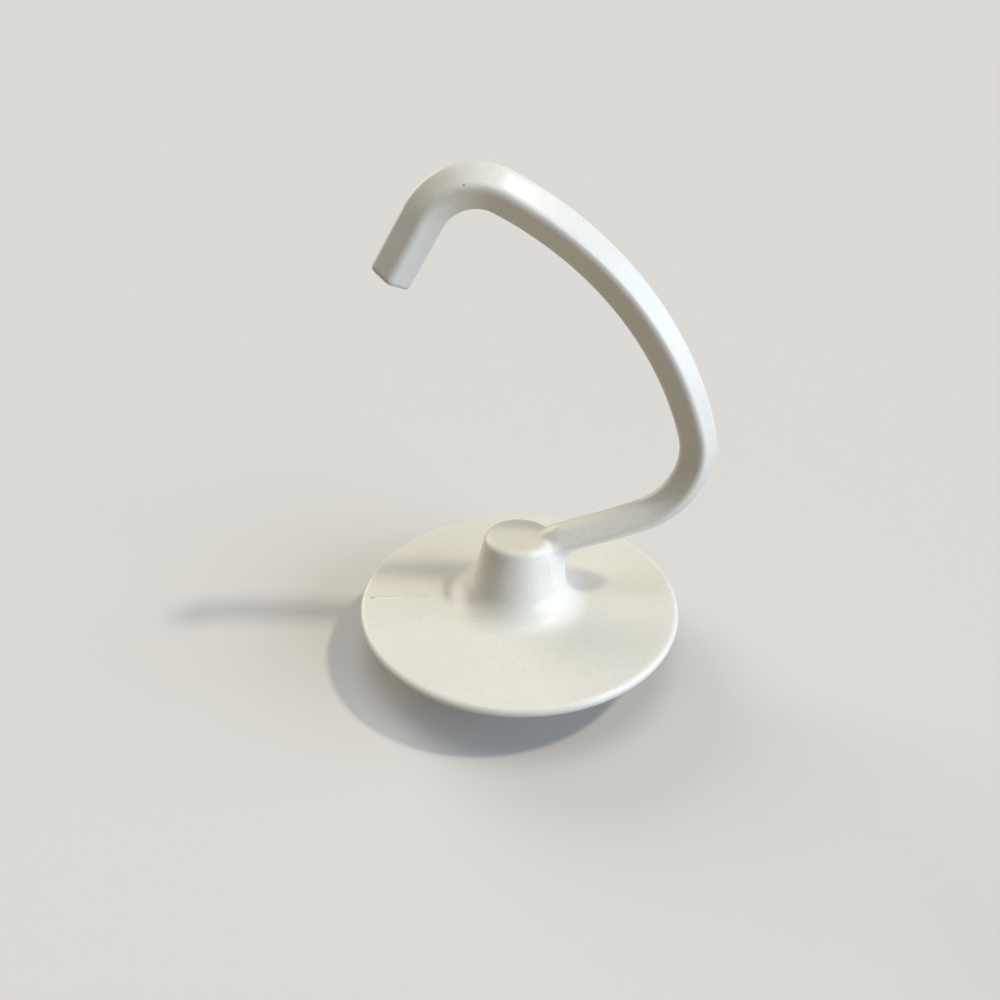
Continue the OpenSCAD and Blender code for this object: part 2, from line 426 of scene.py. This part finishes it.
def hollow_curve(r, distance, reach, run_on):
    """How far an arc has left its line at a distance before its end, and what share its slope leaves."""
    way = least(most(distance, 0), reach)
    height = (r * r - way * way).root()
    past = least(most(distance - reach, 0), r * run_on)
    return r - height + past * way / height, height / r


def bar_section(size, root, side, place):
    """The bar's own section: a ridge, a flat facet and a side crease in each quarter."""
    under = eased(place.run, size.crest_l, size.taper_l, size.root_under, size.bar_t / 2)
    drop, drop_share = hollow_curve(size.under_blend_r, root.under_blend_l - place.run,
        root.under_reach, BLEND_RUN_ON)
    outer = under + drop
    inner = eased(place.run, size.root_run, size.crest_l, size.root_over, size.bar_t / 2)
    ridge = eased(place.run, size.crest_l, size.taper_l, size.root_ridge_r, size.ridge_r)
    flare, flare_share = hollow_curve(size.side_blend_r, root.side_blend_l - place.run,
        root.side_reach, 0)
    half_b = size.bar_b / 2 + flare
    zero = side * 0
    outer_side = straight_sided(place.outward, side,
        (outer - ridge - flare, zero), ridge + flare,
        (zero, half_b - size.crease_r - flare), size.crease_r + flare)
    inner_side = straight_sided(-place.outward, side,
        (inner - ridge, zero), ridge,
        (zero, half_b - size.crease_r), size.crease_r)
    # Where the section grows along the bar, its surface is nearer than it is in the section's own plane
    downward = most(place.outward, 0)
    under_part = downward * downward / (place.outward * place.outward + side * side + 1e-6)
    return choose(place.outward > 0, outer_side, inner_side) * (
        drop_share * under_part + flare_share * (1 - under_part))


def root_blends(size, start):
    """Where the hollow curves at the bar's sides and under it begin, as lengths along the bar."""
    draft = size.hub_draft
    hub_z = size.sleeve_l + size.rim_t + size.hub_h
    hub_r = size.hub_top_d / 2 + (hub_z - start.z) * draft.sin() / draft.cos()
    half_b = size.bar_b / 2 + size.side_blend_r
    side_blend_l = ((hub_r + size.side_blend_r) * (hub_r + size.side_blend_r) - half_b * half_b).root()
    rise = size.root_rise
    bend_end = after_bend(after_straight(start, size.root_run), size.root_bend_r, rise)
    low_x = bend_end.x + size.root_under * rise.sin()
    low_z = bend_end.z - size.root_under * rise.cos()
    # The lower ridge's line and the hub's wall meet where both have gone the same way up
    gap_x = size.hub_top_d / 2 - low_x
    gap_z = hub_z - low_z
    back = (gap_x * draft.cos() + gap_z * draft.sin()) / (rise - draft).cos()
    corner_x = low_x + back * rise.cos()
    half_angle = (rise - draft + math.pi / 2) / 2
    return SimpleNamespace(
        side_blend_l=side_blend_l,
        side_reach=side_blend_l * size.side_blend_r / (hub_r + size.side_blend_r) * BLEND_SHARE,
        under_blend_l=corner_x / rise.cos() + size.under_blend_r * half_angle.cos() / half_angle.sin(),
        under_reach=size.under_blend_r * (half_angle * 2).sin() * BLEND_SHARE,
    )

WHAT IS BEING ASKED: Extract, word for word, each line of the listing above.

WRITTEN REPLY:
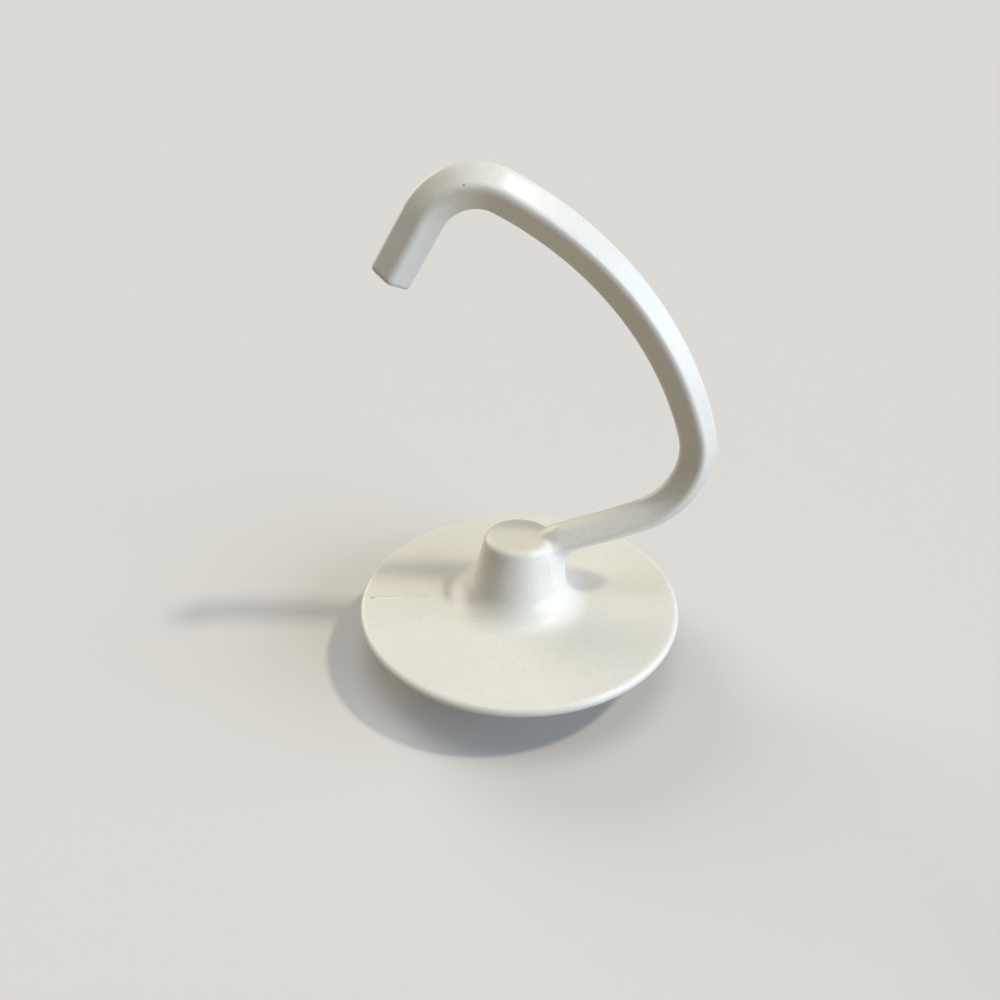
Continue the OpenSCAD and Blender code for this object: part 2, from line 426 of scene.py. This part finishes it.
def hollow_curve(r, distance, reach, run_on):
    """How far an arc has left its line at a distance before its end, and what share its slope leaves."""
    way = least(most(distance, 0), reach)
    height = (r * r - way * way).root()
    past = least(most(distance - reach, 0), r * run_on)
    return r - height + past * way / height, height / r


def bar_section(size, root, side, place):
    """The bar's own section: a ridge, a flat facet and a side crease in each quarter."""
    under = eased(place.run, size.crest_l, size.taper_l, size.root_under, size.bar_t / 2)
    drop, drop_share = hollow_curve(size.under_blend_r, root.under_blend_l - place.run,
        root.under_reach, BLEND_RUN_ON)
    outer = under + drop
    inner = eased(place.run, size.root_run, size.crest_l, size.root_over, size.bar_t / 2)
    ridge = eased(place.run, size.crest_l, size.taper_l, size.root_ridge_r, size.ridge_r)
    flare, flare_share = hollow_curve(size.side_blend_r, root.side_blend_l - place.run,
        root.side_reach, 0)
    half_b = size.bar_b / 2 + flare
    zero = side * 0
    outer_side = straight_sided(place.outward, side,
        (outer - ridge - flare, zero), ridge + flare,
        (zero, half_b - size.crease_r - flare), size.crease_r + flare)
    inner_side = straight_sided(-place.outward, side,
        (inner - ridge, zero), ridge,
        (zero, half_b - size.crease_r), size.crease_r)
    # Where the section grows along the bar, its surface is nearer than it is in the section's own plane
    downward = most(place.outward, 0)
    under_part = downward * downward / (place.outward * place.outward + side * side + 1e-6)
    return choose(place.outward > 0, outer_side, inner_side) * (
        drop_share * under_part + flare_share * (1 - under_part))


def root_blends(size, start):
    """Where the hollow curves at the bar's sides and under it begin, as lengths along the bar."""
    draft = size.hub_draft
    hub_z = size.sleeve_l + size.rim_t + size.hub_h
    hub_r = size.hub_top_d / 2 + (hub_z - start.z) * draft.sin() / draft.cos()
    half_b = size.bar_b / 2 + size.side_blend_r
    side_blend_l = ((hub_r + size.side_blend_r) * (hub_r + size.side_blend_r) - half_b * half_b).root()
    rise = size.root_rise
    bend_end = after_bend(after_straight(start, size.root_run), size.root_bend_r, rise)
    low_x = bend_end.x + size.root_under * rise.sin()
    low_z = bend_end.z - size.root_under * rise.cos()
    # The lower ridge's line and the hub's wall meet where both have gone the same way up
    gap_x = size.hub_top_d / 2 - low_x
    gap_z = hub_z - low_z
    back = (gap_x * draft.cos() + gap_z * draft.sin()) / (rise - draft).cos()
    corner_x = low_x + back * rise.cos()
    half_angle = (rise - draft + math.pi / 2) / 2
    return SimpleNamespace(
        side_blend_l=side_blend_l,
        side_reach=side_blend_l * size.side_blend_r / (hub_r + size.side_blend_r) * BLEND_SHARE,
        under_blend_l=corner_x / rise.cos() + size.under_blend_r * half_angle.cos() / half_angle.sin(),
        under_reach=size.under_blend_r * (half_angle * 2).sin() * BLEND_SHARE,
    )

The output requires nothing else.